What you will do: Repeat the material exactly as it appears.

** START Collected data **

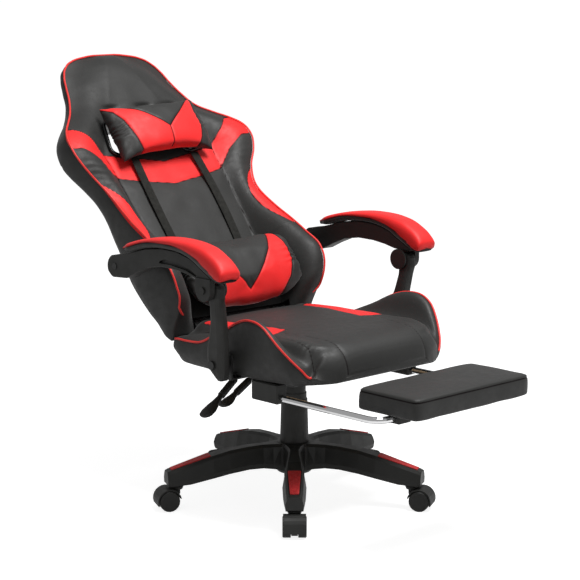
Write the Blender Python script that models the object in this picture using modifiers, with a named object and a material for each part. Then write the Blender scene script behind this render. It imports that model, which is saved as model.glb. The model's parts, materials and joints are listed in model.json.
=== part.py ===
"""Gaming chair: five-star base on casters, gas lift, bucket seat, reclining back, linked armrests, footrest.

Metres, +Z up. The sitter looks along -Y and has +X on the left. The origin is on the floor, at the middle of
the whole chair's outline; every measure below is from the column's axis, which stands COLUMN_Y in front.
"""
from math import cos, pi, radians, sin

import bmesh
import bpy
from mathutils import Matrix, Vector

# ---- driving dimensions ------------------------------------------------------------------------------
COLUMN_Y = -0.0759          # the column's axis, from the middle of the chair's outline
GAP = 0.0003                # clearance between pieces that touch

ARM_COUNT = 5               # base arms
FIRST_ARM = radians(226.2)  # direction of the first base arm, from +X
CASTER_RADIUS = 0.300       # swivel stems, from the column
STEM_RADIUS = 0.0055
WHEEL_RADIUS = 0.025
WHEEL_TRAIL = 0.022         # axle behind the stem
CASTER_WIDTH = 0.056
HUB_TOP = 0.1455
HUB_RADIUS = 0.047

LIFT_TUBE_RADIUS = 0.025    # outer tube of the gas lift
PRESSURE_TUBE_RADIUS = 0.014
COVER_TOP = 0.2965          # top of the telescopic cover

PAN_TOP = 0.3665            # seat board
PAN_BOTTOM = 0.3537
PLATE_BOTTOM = 0.3495       # steel plate of the mechanism
HOUSING_BOTTOM = 0.2985

RECLINE_Y = 0.200           # recline axis
RECLINE_Z = 0.420
BACK_ANGLE = radians(38)    # lean of the back from the vertical
HINGE_X = 0.130             # recline brackets, from the middle
RAIL_X = 0.146              # back frame rails, from the middle

ARM_X = 0.328               # middle of an armrest pad
ARM_REAR = (0.258, 0.588)   # armrest pivot on the back (Y, Z)
ARM_KNUCKLE = (-0.063, 0.570)  # armrest pivot on the post
POST_FOOT = (-0.050, 0.389)    # post pivot on the seat
PIVOT_PIN_RADIUS = 0.006
KNUCKLE_RADIUS = 0.0255
KNUCKLE_PLAY = 0.0026       # the armrest linkage is open here, so the post's eye is wide

FOOT_TUBE_X = 0.220
FOOT_TUBE_Z = 0.319
FOOT_TUBE_RADIUS = 0.008
FOOT_BAR_Y = -0.490         # cross-bar of the footrest tube, on which the pad turns
FOOT_TAIL_Y = -0.115
FOOT_BEND = 0.032
PAD_WIDTH = 0.383
PAD_FRONT_Y = -0.579
PAD_REAR_Y = -0.398
PAD_TOP = 0.379
PAD_BOTTOM = 0.3285
PAD_BOARD = 0.0080           # thickness of the board let into the pad's underside

SIDES = (("left", 1), ("right", -1))

# colour, roughness, metallic
FINISHES = {
    "black_leather": ((0.035, 0.035, 0.036), 0.45, 0.0),
    "red_leather": ((0.75, 0.035, 0.03), 0.45, 0.0),
    "black_plastic": ((0.018, 0.018, 0.018), 0.5, 0.0),
    "red_plastic": ((0.60, 0.02, 0.025), 0.55, 0.0),
    "wheel_plastic": ((0.028, 0.028, 0.028), 0.6, 0.0),
    "black_steel": ((0.025, 0.025, 0.026), 0.4, 0.9),
    "bright_steel": ((0.55, 0.55, 0.56), 0.25, 1.0),
    "chrome": ((0.80, 0.80, 0.81), 0.1, 1.0),
    "plywood": ((0.42, 0.29, 0.16), 0.7, 0.0),
    "webbing": ((0.02, 0.02, 0.02), 0.8, 0.0),
}


# ---- scene helpers -----------------------------------------------------------------------------------
def clear_scene():
    for old in list(bpy.data.objects):
        bpy.data.objects.remove(old, do_unlink=True)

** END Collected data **

Written solution:
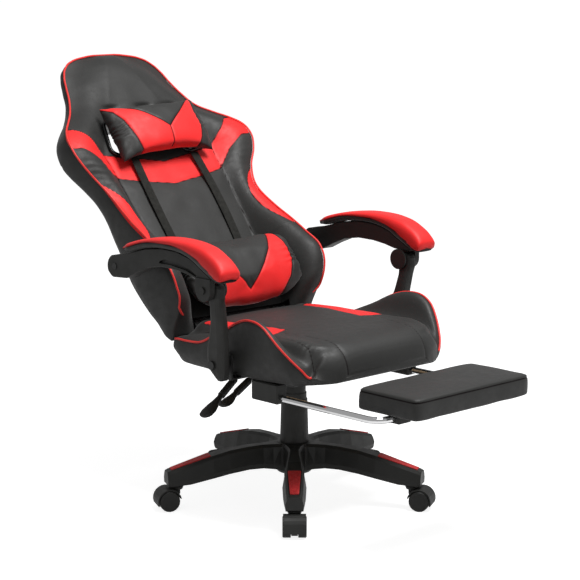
Write the Blender Python script that models the object in this picture using modifiers, with a named object and a material for each part. Then write the Blender scene script behind this render. It imports that model, which is saved as model.glb. The model's parts, materials and joints are listed in model.json.
=== part.py ===
"""Gaming chair: five-star base on casters, gas lift, bucket seat, reclining back, linked armrests, footrest.

Metres, +Z up. The sitter looks along -Y and has +X on the left. The origin is on the floor, at the middle of
the whole chair's outline; every measure below is from the column's axis, which stands COLUMN_Y in front.
"""
from math import cos, pi, radians, sin

import bmesh
import bpy
from mathutils import Matrix, Vector

# ---- driving dimensions ------------------------------------------------------------------------------
COLUMN_Y = -0.0759          # the column's axis, from the middle of the chair's outline
GAP = 0.0003                # clearance between pieces that touch

ARM_COUNT = 5               # base arms
FIRST_ARM = radians(226.2)  # direction of the first base arm, from +X
CASTER_RADIUS = 0.300       # swivel stems, from the column
STEM_RADIUS = 0.0055
WHEEL_RADIUS = 0.025
WHEEL_TRAIL = 0.022         # axle behind the stem
CASTER_WIDTH = 0.056
HUB_TOP = 0.1455
HUB_RADIUS = 0.047

LIFT_TUBE_RADIUS = 0.025    # outer tube of the gas lift
PRESSURE_TUBE_RADIUS = 0.014
COVER_TOP = 0.2965          # top of the telescopic cover

PAN_TOP = 0.3665            # seat board
PAN_BOTTOM = 0.3537
PLATE_BOTTOM = 0.3495       # steel plate of the mechanism
HOUSING_BOTTOM = 0.2985

RECLINE_Y = 0.200           # recline axis
RECLINE_Z = 0.420
BACK_ANGLE = radians(38)    # lean of the back from the vertical
HINGE_X = 0.130             # recline brackets, from the middle
RAIL_X = 0.146              # back frame rails, from the middle

ARM_X = 0.328               # middle of an armrest pad
ARM_REAR = (0.258, 0.588)   # armrest pivot on the back (Y, Z)
ARM_KNUCKLE = (-0.063, 0.570)  # armrest pivot on the post
POST_FOOT = (-0.050, 0.389)    # post pivot on the seat
PIVOT_PIN_RADIUS = 0.006
KNUCKLE_RADIUS = 0.0255
KNUCKLE_PLAY = 0.0026       # the armrest linkage is open here, so the post's eye is wide

FOOT_TUBE_X = 0.220
FOOT_TUBE_Z = 0.319
FOOT_TUBE_RADIUS = 0.008
FOOT_BAR_Y = -0.490         # cross-bar of the footrest tube, on which the pad turns
FOOT_TAIL_Y = -0.115
FOOT_BEND = 0.032
PAD_WIDTH = 0.383
PAD_FRONT_Y = -0.579
PAD_REAR_Y = -0.398
PAD_TOP = 0.379
PAD_BOTTOM = 0.3285
PAD_BOARD = 0.0080           # thickness of the board let into the pad's underside

SIDES = (("left", 1), ("right", -1))

# colour, roughness, metallic
FINISHES = {
    "black_leather": ((0.035, 0.035, 0.036), 0.45, 0.0),
    "red_leather": ((0.75, 0.035, 0.03), 0.45, 0.0),
    "black_plastic": ((0.018, 0.018, 0.018), 0.5, 0.0),
    "red_plastic": ((0.60, 0.02, 0.025), 0.55, 0.0),
    "wheel_plastic": ((0.028, 0.028, 0.028), 0.6, 0.0),
    "black_steel": ((0.025, 0.025, 0.026), 0.4, 0.9),
    "bright_steel": ((0.55, 0.55, 0.56), 0.25, 1.0),
    "chrome": ((0.80, 0.80, 0.81), 0.1, 1.0),
    "plywood": ((0.42, 0.29, 0.16), 0.7, 0.0),
    "webbing": ((0.02, 0.02, 0.02), 0.8, 0.0),
}


# ---- scene helpers -----------------------------------------------------------------------------------
def clear_scene():
    for old in list(bpy.data.objects):
        bpy.data.objects.remove(old, do_unlink=True)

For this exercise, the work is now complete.